## Instructions for the task
Output the data that follows exactly, line for line.

## Extracted entries
— Start —

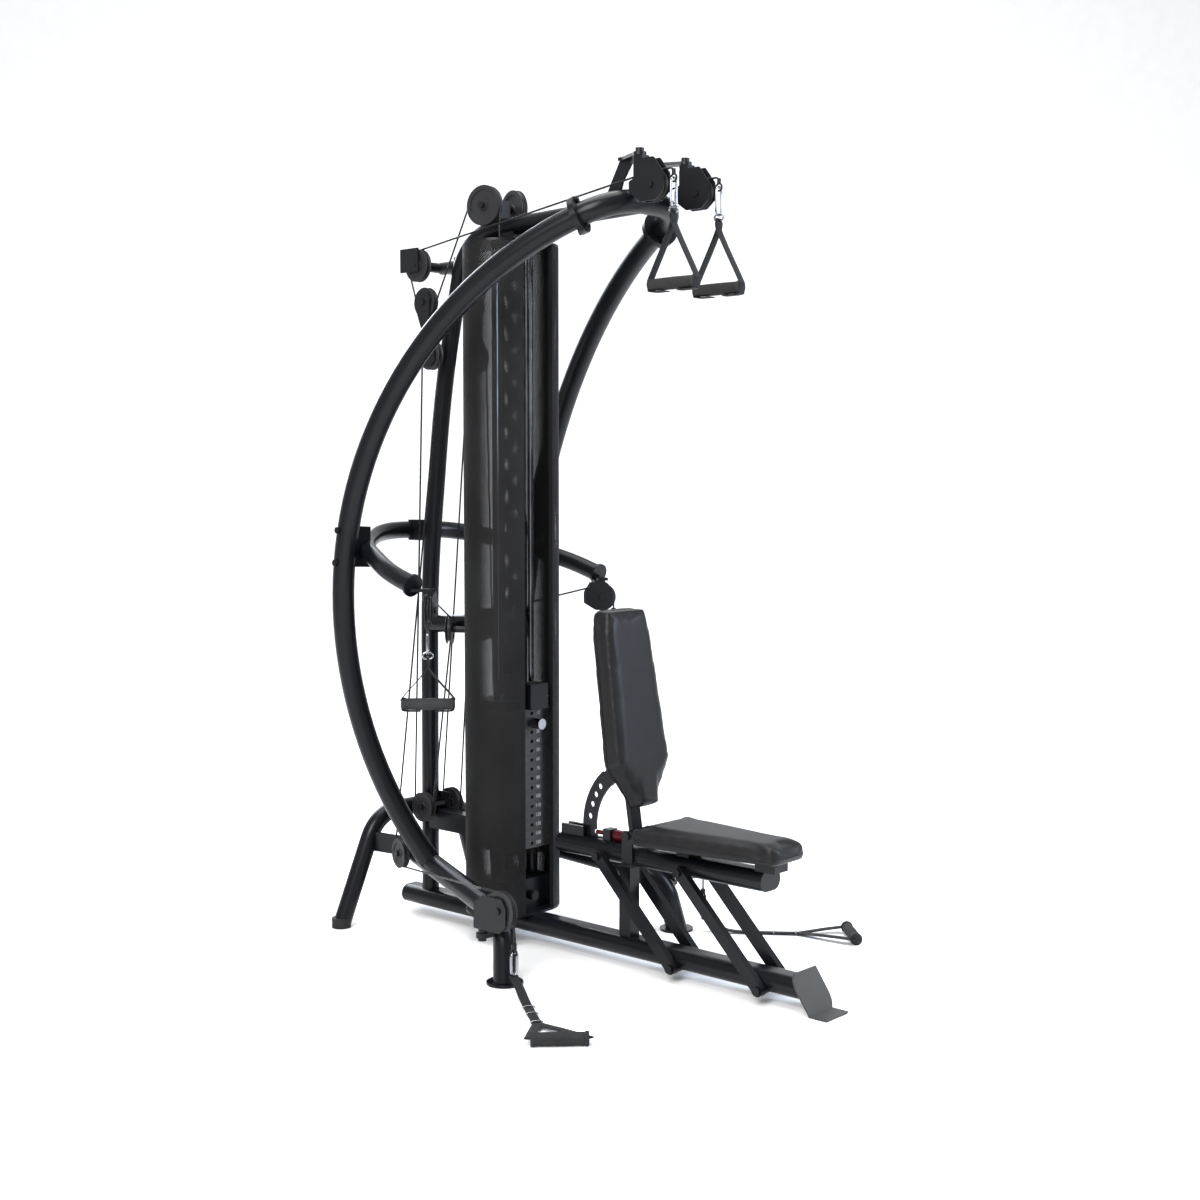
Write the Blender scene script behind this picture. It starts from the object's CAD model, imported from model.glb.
from math import cos, pi, radians, sin

import bmesh
import bpy
from mathutils import Matrix, Vector


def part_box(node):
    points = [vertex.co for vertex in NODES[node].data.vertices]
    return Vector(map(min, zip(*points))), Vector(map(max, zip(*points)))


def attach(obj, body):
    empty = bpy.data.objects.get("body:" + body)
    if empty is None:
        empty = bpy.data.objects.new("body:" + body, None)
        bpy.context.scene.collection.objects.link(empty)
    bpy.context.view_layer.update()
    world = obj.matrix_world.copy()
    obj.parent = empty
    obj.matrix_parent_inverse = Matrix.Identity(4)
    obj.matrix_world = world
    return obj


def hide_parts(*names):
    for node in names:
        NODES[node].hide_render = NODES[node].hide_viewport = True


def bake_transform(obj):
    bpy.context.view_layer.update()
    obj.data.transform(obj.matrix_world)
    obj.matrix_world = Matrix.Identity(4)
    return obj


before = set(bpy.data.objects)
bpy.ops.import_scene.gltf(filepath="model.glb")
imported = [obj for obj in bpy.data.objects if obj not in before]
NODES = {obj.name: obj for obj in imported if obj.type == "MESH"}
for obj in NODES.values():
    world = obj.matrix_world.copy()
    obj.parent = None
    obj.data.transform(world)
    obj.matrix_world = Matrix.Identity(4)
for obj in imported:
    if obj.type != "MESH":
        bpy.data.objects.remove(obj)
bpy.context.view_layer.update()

UP = Vector((0, 0, 1))

# ---------------------------------------------------------------- materials


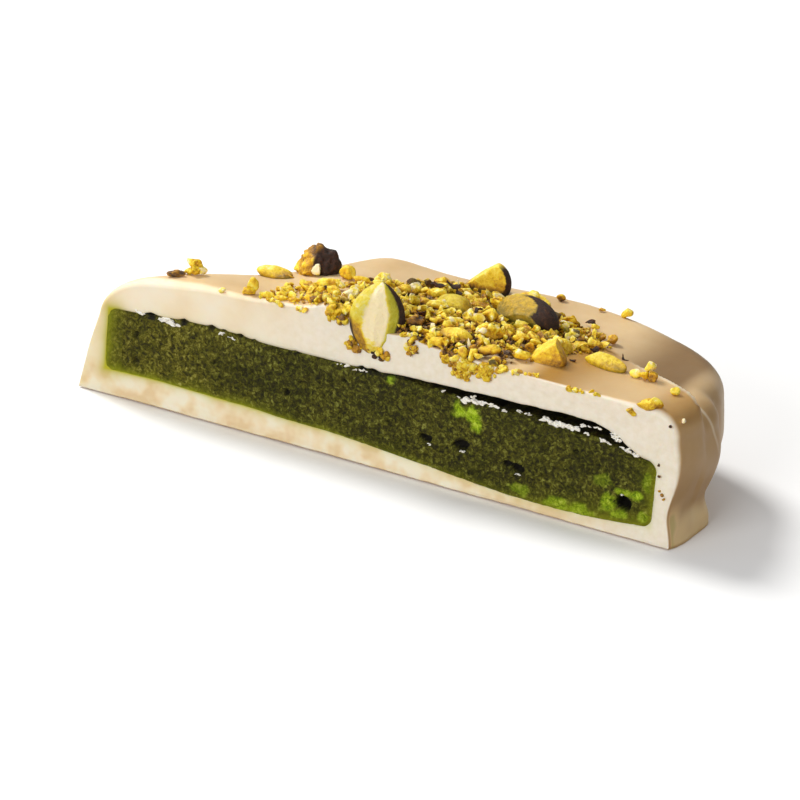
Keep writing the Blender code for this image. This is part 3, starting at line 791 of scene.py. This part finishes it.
def covered(x, y):
    # over a kernel or a broken piece, which the small bits leave free
    if beside(x, y, rimKernel["clearOfBits"]):
        return True
    for kernelX, kernelY, size, turn, *_ in kernels:
        turn = math.radians(turn)
        dx, dy = x - kernelX, y - kernelY
        lengthwise = dx * math.cos(turn) + dy * math.sin(turn)
        across = dy * math.cos(turn) - dx * math.sin(turn)
        if math.hypot(lengthwise / size[0], across / size[1]) < 0.5:
            return True
    return any(beside(x, y, (pieceX, pieceY, 1, 0.42 * wide)) for pieceX, pieceY, _, wide, *_ in pieces)


def scatter(rng, count, size, power=1):
    across, deep = crumbs["bitArea"]
    spots = []
    while len(spots) < count:
        x, y = rng.uniform(*across), rng.uniform(*deep)
        if rng.random() < crumbChance(x, y) ** power and not covered(x, y):
            spots.append((x, y, rng.uniform(*size)))
    return spots


def makeBits():
    heap = Heap(fineness=2, seed=29)
    rng = heap.rng
    for x, y, size in scatter(rng, crumbs["bitCount"], crumbs["bitSize"]):
        points, grown = chop(heap.ball, rng, 5, (0.1, 0.6))
        points, dentShade = roughen(points * (0.6 * size * rng.uniform(0.6, 1.7, 3)), grown, size, 5 * x + y, 1.3)
        points = turned(points, rng.uniform(0, 360, 3))
        up = 0.2 * size + crumbs["heap"] * crumbChance(x, y) * rng.random() ** 1.5
        skin = 0.9 * (rng.random() < crumbs["bitsSkinned"]) * (x > 20)
        tone, green = colourOf(rng)
        heap.addOnCoat(points, x, y, up, grown * skin, tone + dentShade, green)
    return heap.toObject("bits", rounded=False)


def makeSpills():
    heap = Heap(fineness=3, seed=41)
    rng = heap.rng
    for x, z, across, up, count, tone in spills:
        for _ in range(count):
            size = 0.22 + 0.9 * rng.random() ** 2 if count > 30 else rng.uniform(0.35, 1.1)
            size = size * min(1, 0.5 + up) if count > 1 else 0.32
            spot = [x + rng.normal() * across * 0.6, 0.05 - rng.uniform(0, 0.3), z + rng.normal() * up * 0.6]
            points, grown = chop(heap.ball * rng.uniform(0.7, 1.3, 3), rng, 3)
            points, dentShade = roughen(points * size / 2, grown, size, 7 * spot[0])
            points = turned(points, rng.uniform(0, 360, 3))
            heap.add(points + spot, 0.9 * (tone > 0.9), tone * rng.uniform(0.4, 1.5) + dentShade)
    return heap.toObject("spills")


def makeSkins():
    # thin curled flakes
    heap = Heap(fineness=4, seed=31)
    rng = heap.rng
    for x, y, up, length, width, turn in skins:
        points = heap.ball
        for _ in range(5):
            way = rng.uniform(0, 2 * math.pi)
            points, _ = flatten(points, 1, (math.cos(way), math.sin(way), 0), rng.uniform(0.35, 0.85))
        curl = 0.25 * length * (points[:, 0] ** 2 - 0.5 * points[:, 1] ** 2) * rng.choice([-1, 1])
        points = points * [length / 2, width / 2, 0.09] + curl[:, None] * [0, 0, 1]
        points = points + 0.12 * grain(points + x, 0.5, 33, 2)[:, None] * [0.5, 0.5, 1]
        points = turned(points, (rng.uniform(-50, 20), rng.uniform(-25, 25), turn))
        heap.addOnCoat(points, x, y, up, 1, 0.9)
    return heap.toObject("skins")


def makePowder():
    heap = Heap(fineness=1, seed=37)
    rng = heap.rng
    for x, y, size in scatter(rng, crumbs["powderCount"], crumbs["powderSize"], 1.4):
        points = turned(heap.ball * (0.5 * size * rng.uniform(0.6, 1.3, 3)), rng.uniform(0, 360, 3))
        up = 0.15 * size + 0.8 * crumbs["heap"] * crumbChance(x, y) * rng.random() ** 3
        heap.addOnCoat(points, x, y, up, 0, rng.uniform(0.1, 0.7))
    return heap.toObject("powder", rounded=False)


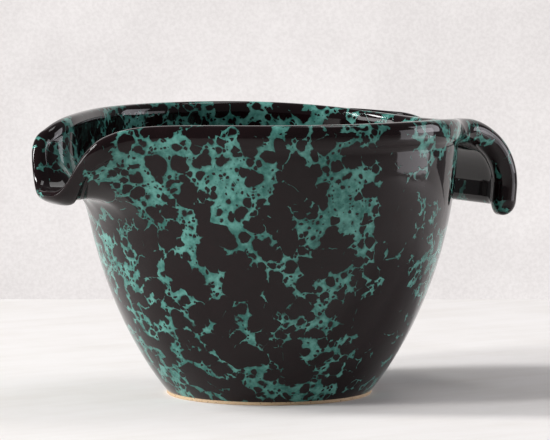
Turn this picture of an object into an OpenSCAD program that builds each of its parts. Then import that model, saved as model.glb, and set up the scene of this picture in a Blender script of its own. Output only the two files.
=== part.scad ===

— End —

## Response
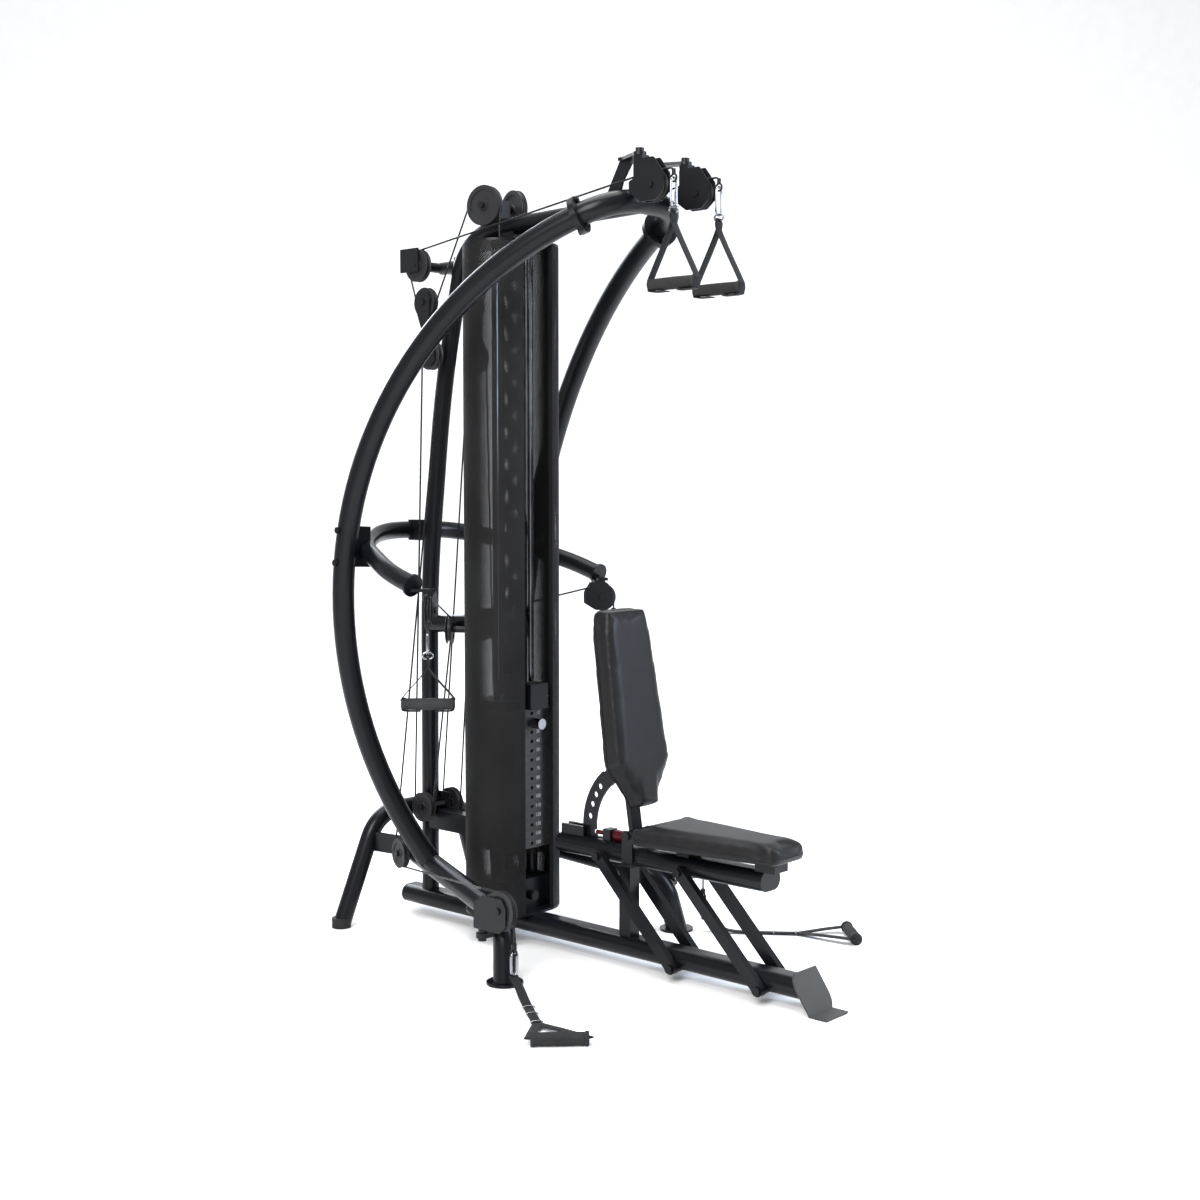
Write the Blender scene script behind this picture. It starts from the object's CAD model, imported from model.glb.
from math import cos, pi, radians, sin

import bmesh
import bpy
from mathutils import Matrix, Vector


def part_box(node):
    points = [vertex.co for vertex in NODES[node].data.vertices]
    return Vector(map(min, zip(*points))), Vector(map(max, zip(*points)))


def attach(obj, body):
    empty = bpy.data.objects.get("body:" + body)
    if empty is None:
        empty = bpy.data.objects.new("body:" + body, None)
        bpy.context.scene.collection.objects.link(empty)
    bpy.context.view_layer.update()
    world = obj.matrix_world.copy()
    obj.parent = empty
    obj.matrix_parent_inverse = Matrix.Identity(4)
    obj.matrix_world = world
    return obj


def hide_parts(*names):
    for node in names:
        NODES[node].hide_render = NODES[node].hide_viewport = True


def bake_transform(obj):
    bpy.context.view_layer.update()
    obj.data.transform(obj.matrix_world)
    obj.matrix_world = Matrix.Identity(4)
    return obj


before = set(bpy.data.objects)
bpy.ops.import_scene.gltf(filepath="model.glb")
imported = [obj for obj in bpy.data.objects if obj not in before]
NODES = {obj.name: obj for obj in imported if obj.type == "MESH"}
for obj in NODES.values():
    world = obj.matrix_world.copy()
    obj.parent = None
    obj.data.transform(world)
    obj.matrix_world = Matrix.Identity(4)
for obj in imported:
    if obj.type != "MESH":
        bpy.data.objects.remove(obj)
bpy.context.view_layer.update()

UP = Vector((0, 0, 1))

# ---------------------------------------------------------------- materials


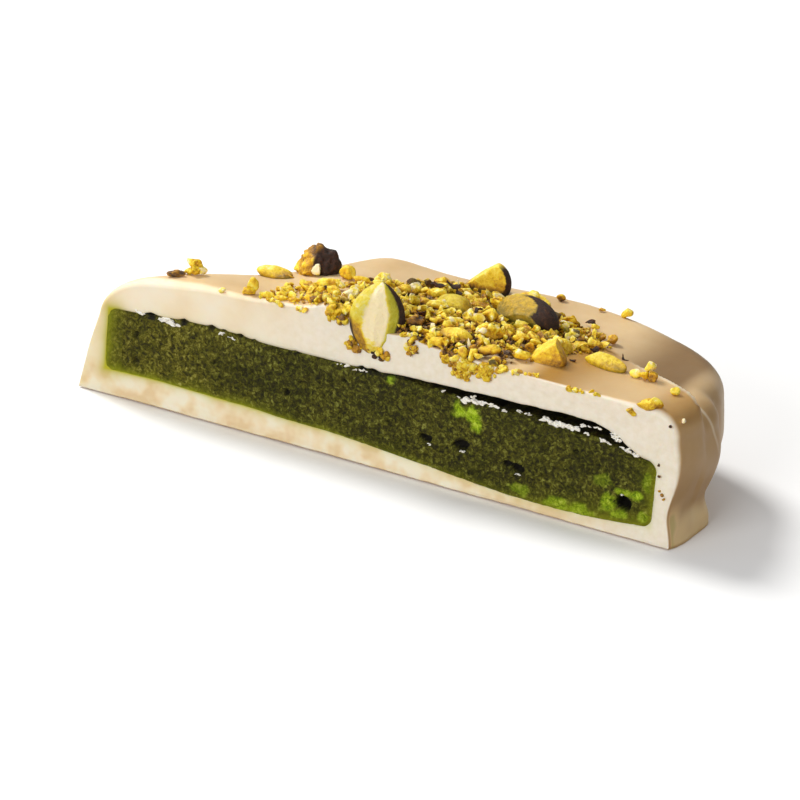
Keep writing the Blender code for this image. This is part 3, starting at line 791 of scene.py. This part finishes it.
def covered(x, y):
    # over a kernel or a broken piece, which the small bits leave free
    if beside(x, y, rimKernel["clearOfBits"]):
        return True
    for kernelX, kernelY, size, turn, *_ in kernels:
        turn = math.radians(turn)
        dx, dy = x - kernelX, y - kernelY
        lengthwise = dx * math.cos(turn) + dy * math.sin(turn)
        across = dy * math.cos(turn) - dx * math.sin(turn)
        if math.hypot(lengthwise / size[0], across / size[1]) < 0.5:
            return True
    return any(beside(x, y, (pieceX, pieceY, 1, 0.42 * wide)) for pieceX, pieceY, _, wide, *_ in pieces)


def scatter(rng, count, size, power=1):
    across, deep = crumbs["bitArea"]
    spots = []
    while len(spots) < count:
        x, y = rng.uniform(*across), rng.uniform(*deep)
        if rng.random() < crumbChance(x, y) ** power and not covered(x, y):
            spots.append((x, y, rng.uniform(*size)))
    return spots


def makeBits():
    heap = Heap(fineness=2, seed=29)
    rng = heap.rng
    for x, y, size in scatter(rng, crumbs["bitCount"], crumbs["bitSize"]):
        points, grown = chop(heap.ball, rng, 5, (0.1, 0.6))
        points, dentShade = roughen(points * (0.6 * size * rng.uniform(0.6, 1.7, 3)), grown, size, 5 * x + y, 1.3)
        points = turned(points, rng.uniform(0, 360, 3))
        up = 0.2 * size + crumbs["heap"] * crumbChance(x, y) * rng.random() ** 1.5
        skin = 0.9 * (rng.random() < crumbs["bitsSkinned"]) * (x > 20)
        tone, green = colourOf(rng)
        heap.addOnCoat(points, x, y, up, grown * skin, tone + dentShade, green)
    return heap.toObject("bits", rounded=False)


def makeSpills():
    heap = Heap(fineness=3, seed=41)
    rng = heap.rng
    for x, z, across, up, count, tone in spills:
        for _ in range(count):
            size = 0.22 + 0.9 * rng.random() ** 2 if count > 30 else rng.uniform(0.35, 1.1)
            size = size * min(1, 0.5 + up) if count > 1 else 0.32
            spot = [x + rng.normal() * across * 0.6, 0.05 - rng.uniform(0, 0.3), z + rng.normal() * up * 0.6]
            points, grown = chop(heap.ball * rng.uniform(0.7, 1.3, 3), rng, 3)
            points, dentShade = roughen(points * size / 2, grown, size, 7 * spot[0])
            points = turned(points, rng.uniform(0, 360, 3))
            heap.add(points + spot, 0.9 * (tone > 0.9), tone * rng.uniform(0.4, 1.5) + dentShade)
    return heap.toObject("spills")


def makeSkins():
    # thin curled flakes
    heap = Heap(fineness=4, seed=31)
    rng = heap.rng
    for x, y, up, length, width, turn in skins:
        points = heap.ball
        for _ in range(5):
            way = rng.uniform(0, 2 * math.pi)
            points, _ = flatten(points, 1, (math.cos(way), math.sin(way), 0), rng.uniform(0.35, 0.85))
        curl = 0.25 * length * (points[:, 0] ** 2 - 0.5 * points[:, 1] ** 2) * rng.choice([-1, 1])
        points = points * [length / 2, width / 2, 0.09] + curl[:, None] * [0, 0, 1]
        points = points + 0.12 * grain(points + x, 0.5, 33, 2)[:, None] * [0.5, 0.5, 1]
        points = turned(points, (rng.uniform(-50, 20), rng.uniform(-25, 25), turn))
        heap.addOnCoat(points, x, y, up, 1, 0.9)
    return heap.toObject("skins")


def makePowder():
    heap = Heap(fineness=1, seed=37)
    rng = heap.rng
    for x, y, size in scatter(rng, crumbs["powderCount"], crumbs["powderSize"], 1.4):
        points = turned(heap.ball * (0.5 * size * rng.uniform(0.6, 1.3, 3)), rng.uniform(0, 360, 3))
        up = 0.15 * size + 0.8 * crumbs["heap"] * crumbChance(x, y) * rng.random() ** 3
        heap.addOnCoat(points, x, y, up, 0, rng.uniform(0.1, 0.7))
    return heap.toObject("powder", rounded=False)


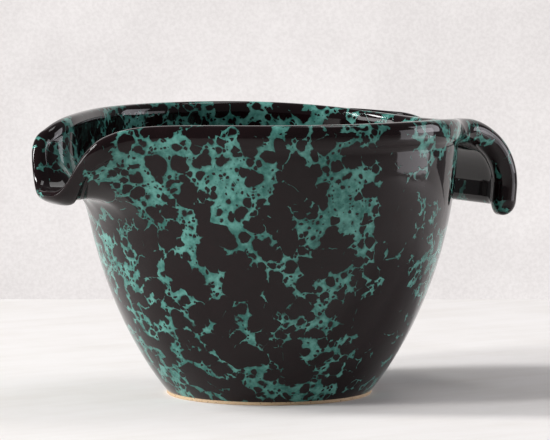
Turn this picture of an object into an OpenSCAD program that builds each of its parts. Then import that model, saved as model.glb, and set up the scene of this picture in a Blender script of its own. Output only the two files.
=== part.scad ===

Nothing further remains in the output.